■ PROBLEM DESCRIPTION
Copy down all of the data underneath, exactly as shown.

■ MATERIAL PROVIDED
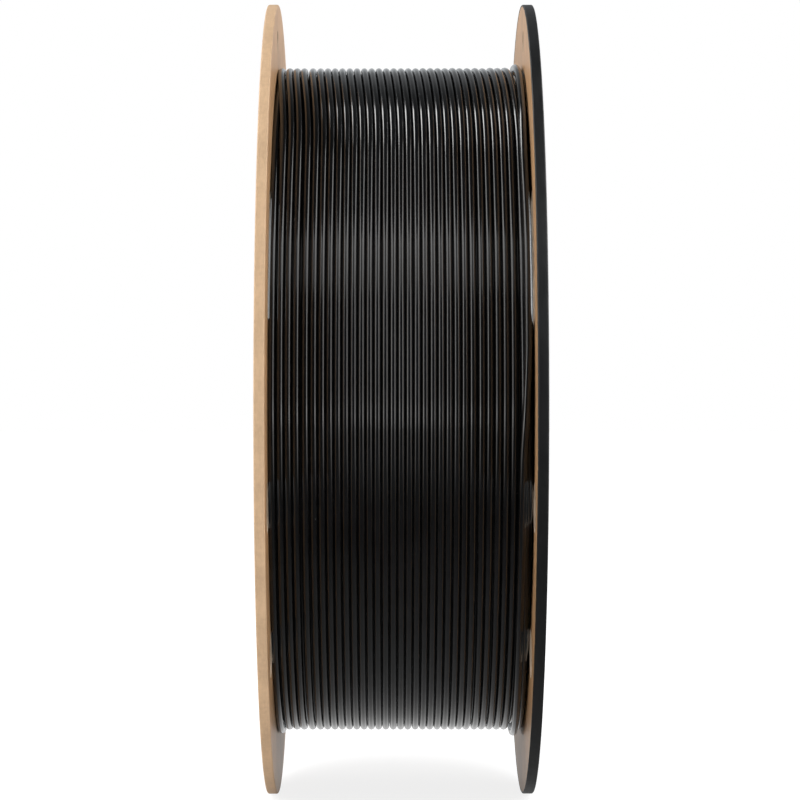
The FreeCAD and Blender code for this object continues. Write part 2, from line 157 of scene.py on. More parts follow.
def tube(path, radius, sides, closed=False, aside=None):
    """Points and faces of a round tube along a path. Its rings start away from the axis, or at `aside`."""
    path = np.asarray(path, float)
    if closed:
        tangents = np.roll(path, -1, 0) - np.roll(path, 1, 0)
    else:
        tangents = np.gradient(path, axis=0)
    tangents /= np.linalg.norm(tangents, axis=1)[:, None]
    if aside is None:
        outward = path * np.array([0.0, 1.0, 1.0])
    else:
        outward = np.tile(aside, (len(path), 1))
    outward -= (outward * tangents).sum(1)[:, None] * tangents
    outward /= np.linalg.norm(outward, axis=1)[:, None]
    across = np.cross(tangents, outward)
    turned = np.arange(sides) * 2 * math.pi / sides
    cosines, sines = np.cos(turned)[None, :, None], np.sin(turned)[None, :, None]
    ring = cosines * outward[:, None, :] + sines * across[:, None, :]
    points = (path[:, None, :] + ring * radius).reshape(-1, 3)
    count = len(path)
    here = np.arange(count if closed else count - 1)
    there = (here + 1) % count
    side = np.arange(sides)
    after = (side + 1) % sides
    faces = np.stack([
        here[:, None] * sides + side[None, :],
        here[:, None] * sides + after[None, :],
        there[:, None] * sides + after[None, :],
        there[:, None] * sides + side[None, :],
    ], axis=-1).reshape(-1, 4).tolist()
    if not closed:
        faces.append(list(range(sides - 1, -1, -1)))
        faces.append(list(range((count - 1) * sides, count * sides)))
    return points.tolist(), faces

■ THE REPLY
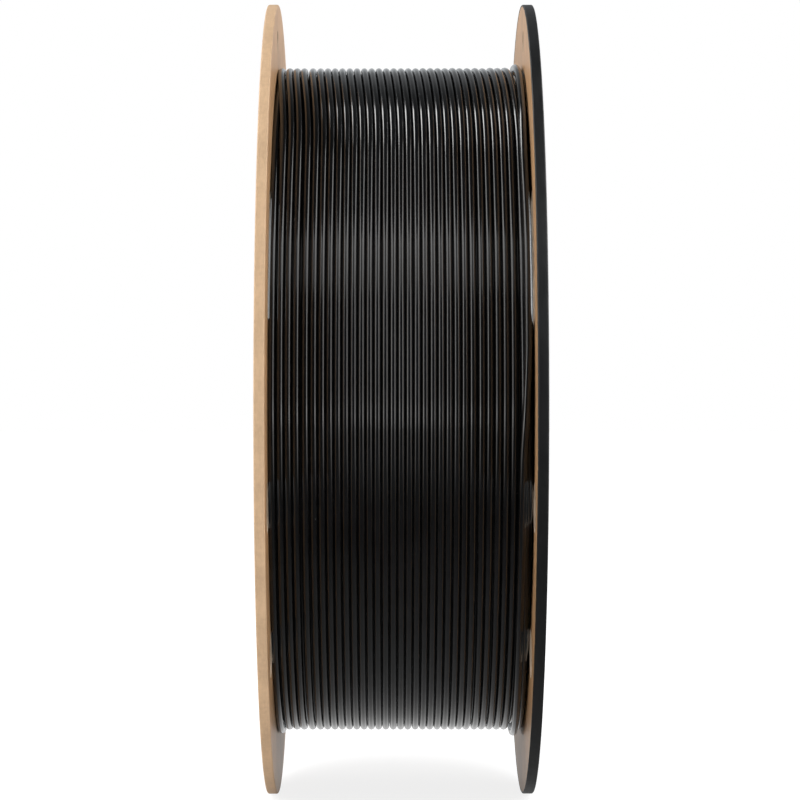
The FreeCAD and Blender code for this object continues. Write part 2, from line 157 of scene.py on. More parts follow.
def tube(path, radius, sides, closed=False, aside=None):
    """Points and faces of a round tube along a path. Its rings start away from the axis, or at `aside`."""
    path = np.asarray(path, float)
    if closed:
        tangents = np.roll(path, -1, 0) - np.roll(path, 1, 0)
    else:
        tangents = np.gradient(path, axis=0)
    tangents /= np.linalg.norm(tangents, axis=1)[:, None]
    if aside is None:
        outward = path * np.array([0.0, 1.0, 1.0])
    else:
        outward = np.tile(aside, (len(path), 1))
    outward -= (outward * tangents).sum(1)[:, None] * tangents
    outward /= np.linalg.norm(outward, axis=1)[:, None]
    across = np.cross(tangents, outward)
    turned = np.arange(sides) * 2 * math.pi / sides
    cosines, sines = np.cos(turned)[None, :, None], np.sin(turned)[None, :, None]
    ring = cosines * outward[:, None, :] + sines * across[:, None, :]
    points = (path[:, None, :] + ring * radius).reshape(-1, 3)
    count = len(path)
    here = np.arange(count if closed else count - 1)
    there = (here + 1) % count
    side = np.arange(sides)
    after = (side + 1) % sides
    faces = np.stack([
        here[:, None] * sides + side[None, :],
        here[:, None] * sides + after[None, :],
        there[:, None] * sides + after[None, :],
        there[:, None] * sides + side[None, :],
    ], axis=-1).reshape(-1, 4).tolist()
    if not closed:
        faces.append(list(range(sides - 1, -1, -1)))
        faces.append(list(range((count - 1) * sides, count * sides)))
    return points.tolist(), faces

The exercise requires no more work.